The debate around the government’s welfare reforms is set to rage all week. Whatever the arguments for and against, one undisputable fact that is not used enough is that we are currently paying close to £100 billion a year to working age benefit claimants. Such a large number is hard to quantify. It is roughly equivalent to half of the total public sector pay bill in the UK or the entire New Zealand economy.
That is a staggering amount of money. Just a 5% reduction would pay for a four runway airport at Heathrow in two years or a number of other major capital investment projects such as new schools and hospitals. The sheer scale of expenditure and potential trade-offs warrants a close examination to assess whether it is providing the outcomes we want or whether it might be better spent on other areas.

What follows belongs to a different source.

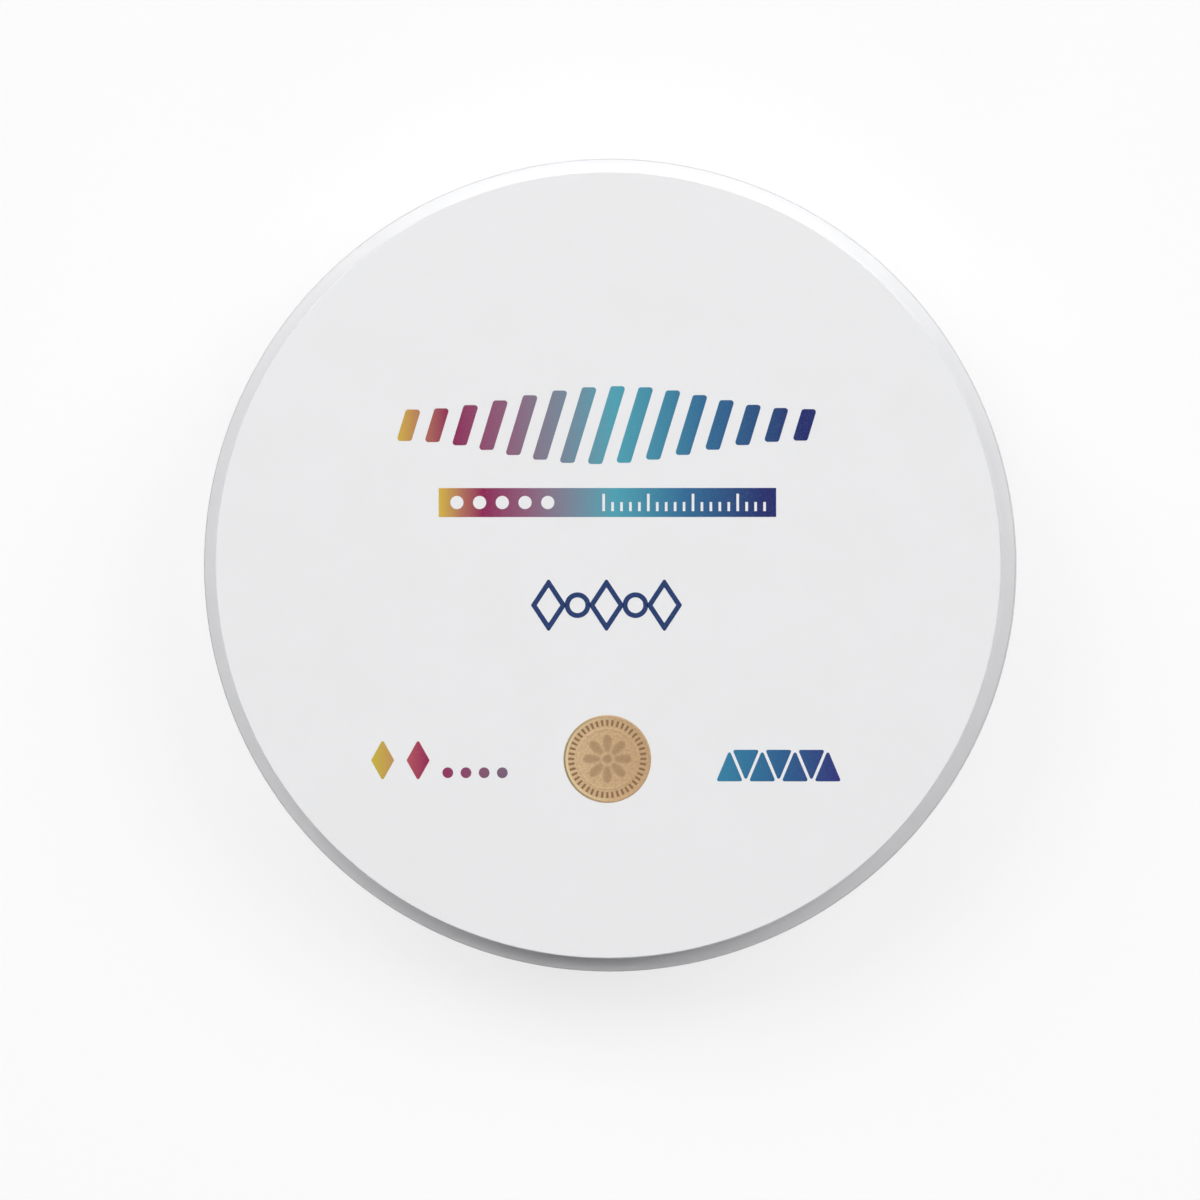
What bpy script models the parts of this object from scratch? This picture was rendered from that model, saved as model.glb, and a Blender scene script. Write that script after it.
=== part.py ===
"""Dental milling disc: a blank of pre-sintered zirconia, turned from one piece.

Metres, +Z up. The disc lies on its lower face, and the origin is at that face's centre.
A milling machine's holder grips the flange, which is centred between two equal raised faces.
"""

import math

import bmesh
import bpy

# Driving dimensions, in metres
FLANGE_DIAMETER = 0.0985
FLANGE_THICKNESS = 0.0100
SHOULDER_WIDTH = 0.00175
RAISED_HEIGHT = 0.0040
FACE_CHAMFER = 0.00010
FLANGE_CHAMFER = 0.00012
CORNER_RADIUS = 0.00020

# Smoothness of the turned surface
TURN_STEPS = 192
CORNER_STEPS = 3
SHARP_ANGLE = math.radians(30.0)
WELD_DISTANCE = 0.00001

# Pre-sintered zirconia: a chalky, slightly cool white
ZIRCONIA_COLOUR = (0.80, 0.80, 0.815, 1.0)
ZIRCONIA_ROUGHNESS = 0.6

# Sizes worked out from the driving dimensions
FLANGE_RADIUS = FLANGE_DIAMETER / 2
FACE_RADIUS = FLANGE_RADIUS - SHOULDER_WIDTH
DISC_HEIGHT = FLANGE_THICKNESS + 2 * RAISED_HEIGHT
SHOULDER_Z = RAISED_HEIGHT + FLANGE_THICKNESS

DISC_NAME = "zirconia_disc"
COLLECTION_NAME = "dental_milling_disc"


def clear_scene():
    for old in list(bpy.data.objects):
        bpy.data.objects.remove(old, do_unlink=True)


def corner_fillet():
    """The rounded inner corner between a raised face's wall and the shoulder, wall first."""
    centre_r = FACE_RADIUS + CORNER_RADIUS
    centre_z = SHOULDER_Z + CORNER_RADIUS
    points = []
    for step in range(CORNER_STEPS + 1):
        angle = math.pi + (math.pi / 2) * step / CORNER_STEPS
        r = centre_r + CORNER_RADIUS * math.cos(angle)
        z = centre_z + CORNER_RADIUS * math.sin(angle)
        points.append((r, z))
    return points


def upper_profile():
    """Radius and height from the middle of the upper face, outwards and down to the flange's rim."""
    return [
        (0.0, DISC_HEIGHT),
        (FACE_RADIUS - FACE_CHAMFER, DISC_HEIGHT),
        (FACE_RADIUS, DISC_HEIGHT - FACE_CHAMFER),
        *corner_fillet(),
        (FLANGE_RADIUS - FLANGE_CHAMFER, SHOULDER_Z),
        (FLANGE_RADIUS, SHOULDER_Z - FLANGE_CHAMFER),
    ]


def disc_profile():
    """The whole outline: the lower half is the upper half turned over."""
    upper = upper_profile()
    lower = [(r, DISC_HEIGHT - z) for r, z in reversed(upper)]
    return upper + lower


def profile_mesh(name, outline):
    """A chain of edges in the XZ plane, from the first point of the outline to the last."""
    chain = bmesh.new()
    points = [chain.verts.new((r, 0.0, z)) for r, z in outline]
    for start, end in zip(points, points[1:]):
        chain.edges.new((start, end))
    mesh = bpy.data.meshes.new(name)
    chain.to_mesh(mesh)
    chain.free()
    return mesh


def turn(obj):
    """Turn the object's profile around Z, and keep the result as its mesh."""
    screw = obj.modifiers.new("Turn", "SCREW")
    screw.axis = "Z"
    screw.angle = 2 * math.pi
    screw.steps = TURN_STEPS
    screw.render_steps = TURN_STEPS
    screw.use_merge_vertices = True
    screw.merge_threshold = WELD_DISTANCE
    evaluated = obj.evaluated_get(bpy.context.evaluated_depsgraph_get())
    turned = bpy.data.meshes.new_from_object(evaluated)
    outline = obj.data
    obj.modifiers.remove(screw)
    obj.data = turned
    bpy.data.meshes.remove(outline)
    turned.name = obj.name
    turned.shade_smooth()
    turned.set_sharp_from_angle(angle=SHARP_ANGLE)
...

One thing to make clear from the start is that our benefit system provides a vital and often uncelebrated role in helping those unable to work and supporting families in times of need. It is an institution that, as a country, we should celebrate and be proud of. But 50 years of tinkering and political game playing meant that by 2010 it had become sprawling and unsustainable, paying out tax credits to families earning in excess of £50,000 and transferring tens of thousands of pounds to some families without effective assessment of circumstance or need. As countless surveys have shown this has contributed to a downward spiral in public support for the welfare state. Three in four people now think that we spend too much on welfare.